While being late for a meeting is a hassle, it’s not really an emergency situation and you might have some time to wait it out for help to arrive.

But if you’ve locked a child or a pet in your car along with your keys, it’s essential you act quickly. Even on cloudy days, the temperature in a locked car can rise quickly and cause distress to small animals and children.

In this case, you should call emergency roadside assistance and let them know of the urgency of the situation. Your operator may also call emergency services (such as the fire brigade or ambulance) – check with them when you call. If you’re at all concerned about the situation, you can also call emergency services yourself.

Don’t try and break in yourself

The criminals in cop shows make breaking into a car appear easy – MacGyver-ing a latch pick out of a wire hanger and a bit of packing strip. But you can actually do real damage to your car while attempting this.

While saving the call out free for an emergency car locksmith might be appealing, you’ll be less impressed having to shell out thousands to repair a broken door lock.

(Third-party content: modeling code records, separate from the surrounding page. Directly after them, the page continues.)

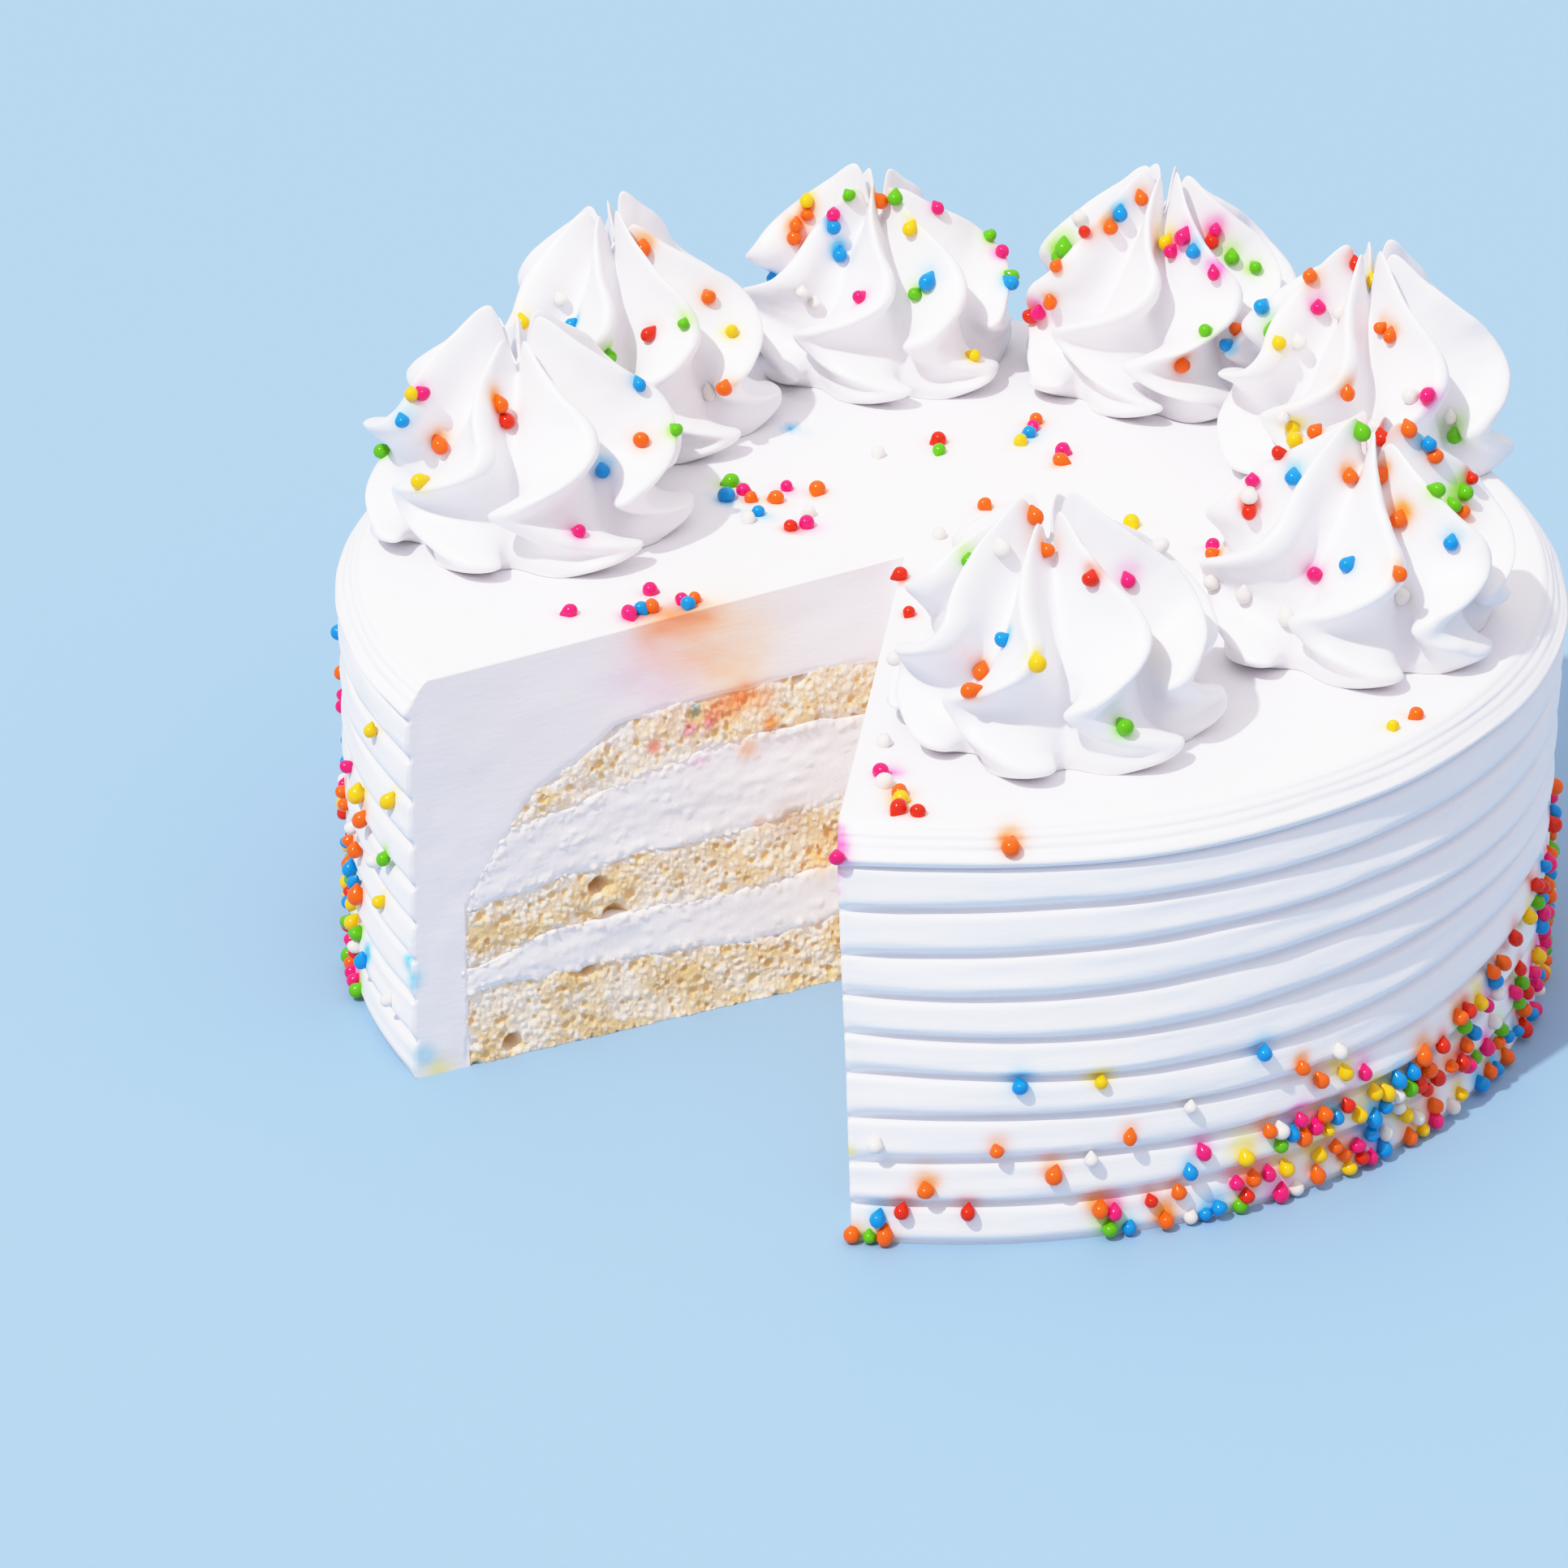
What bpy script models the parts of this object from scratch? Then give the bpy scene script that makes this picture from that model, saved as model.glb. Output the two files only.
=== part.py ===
"""Vanilla layer cake, about 160 mm across, with one slice cut out of its front.

Three sponge layers and two cream layers stand inside a thick cap of white icing.
A comb has drawn ridges round the side of the icing. Seven piped rosettes stand on
top, and sugar sprinkles lie on the icing and on the rosettes. Lengths are in metres.
The origin is at the centre of the base, +Z is up, and the missing slice faces -Y.
"""

import math
import random
from collections import namedtuple

import bmesh
import bpy
from mathutils import Vector

# Cake body
CAKE_HEIGHT = 0.0573
PLATEAU_RADIUS = 0.0768
LIP_RADIUS = 0.0804
LIP_HEIGHT = 0.0535
LIP_FULLNESS = 0.0008
GAP = 0.0003

# Comb ridges round the side. The shoulder and the crest are parts of the pitch below a groove.
RIDGE_COUNT = 9
RIDGE_PITCH = 0.00585
FIRST_GROOVE_HEIGHT = 0.0520
GROOVE_RADIUS = 0.0790
CREST_RADIUS = 0.0803
SHOULDER_RADIUS = 0.0800
SHOULDER_SHARE = 0.30
CREST_SHARE = 0.64
BASE_RADIUS = 0.0802
RIDGE_WAVER = 0.0006
WAVER_COUNT = 5
WAVER_TWIST = 9.0
SIDE_SEGMENTS = 56

# Layers, as (radius, height) points from the axis outwards along each join
LAYER_RADIUS = 0.0727
LAYER_SEGMENTS = 28
BOTTOM_SPONGE_TOP = ((0.0, 0.0092), (0.032, 0.0096), (0.056, 0.0107), (LAYER_RADIUS, 0.0109))
LOWER_CREAM_TOP = ((0.0, 0.0174), (0.032, 0.0155), (0.058, 0.0166), (LAYER_RADIUS, 0.0140))
MIDDLE_SPONGE_TOP = ((0.0, 0.0282), (0.032, 0.0250), (0.058, 0.0254), (LAYER_RADIUS, 0.0234))
UPPER_CREAM_TOP = ((0.0, 0.0360), (0.040, 0.0378), (0.058, 0.0340), (0.066, 0.0330))
TOP_SPONGE_TOP = ((0.0, 0.0432), (0.036, 0.0457), (0.050, 0.0442), (0.058, 0.0397), (0.066, 0.0344))

# Missing slice, as its two tips and the ends of its two cuts at the rim
SLICE_TIP_TOP = (-0.0060, -0.0030)
SLICE_TIP_BASE = (-0.0080, -0.0110)
LEFT_CUT_TOP = (-0.0680, -0.0428)
LEFT_CUT_BASE = (-0.0692, -0.0418)
RIGHT_CUT_TOP = (-0.0133, -0.0801)
RIGHT_CUT_BASE = (-0.0112, -0.0805)
CUT_REACH = 1.35
CUT_MARGIN = 0.004
CUT_SPLITS = 3

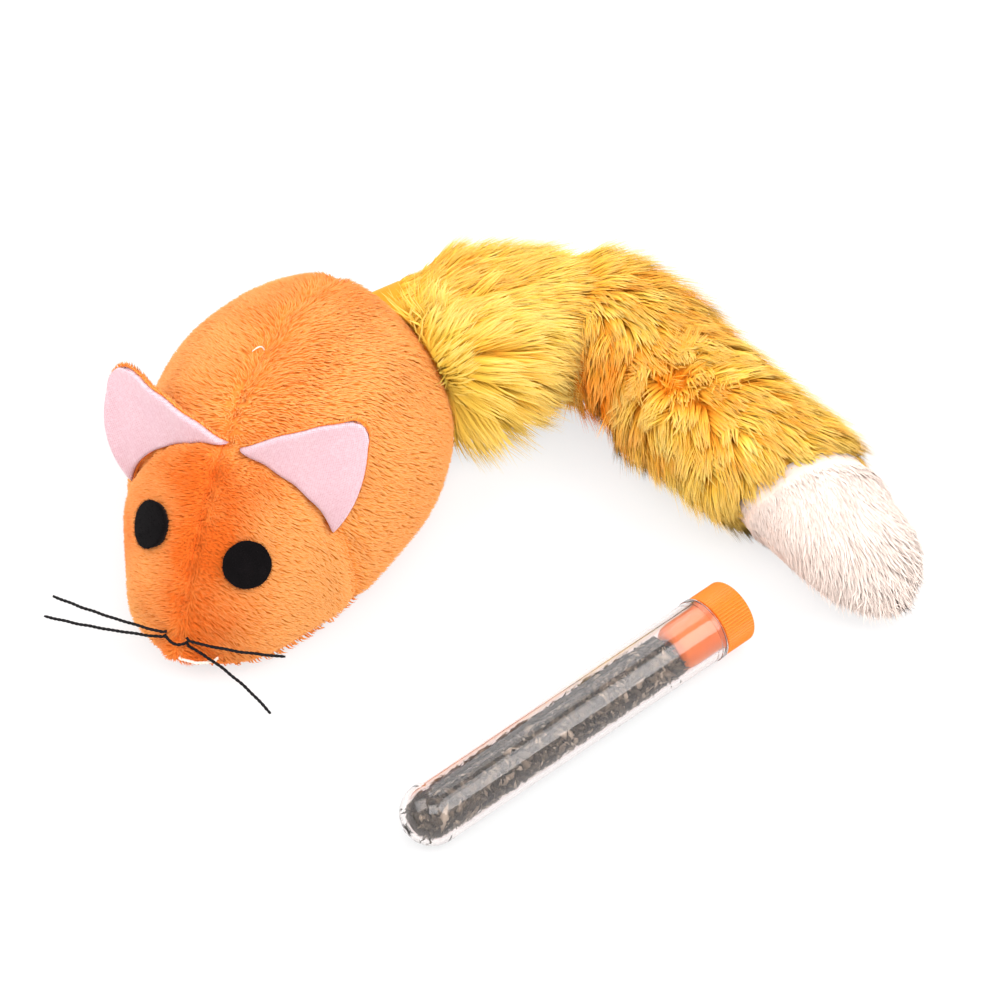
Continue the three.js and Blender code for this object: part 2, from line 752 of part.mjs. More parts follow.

Roadside assistance versus an automotive locksmith

If you have a membership to roadside assistance, emergency lockout will be included. If you are certain your keys are locked in the car, this may be your best option.

However if your car keys are lost or damaged (for example, they’ve broken off in a lock) then you’ll need to call a mobile locksmith to replace your key.

A mobile locksmith can also help you to repair or replace your fob keys. All modern keys have a remote fob that allows you to lock and unlock your car without putting the key into the lock. Most people think you have to go back to the manufacturer to have these repaired, but a mobile locksmith can duplicate most types of microchipped keys.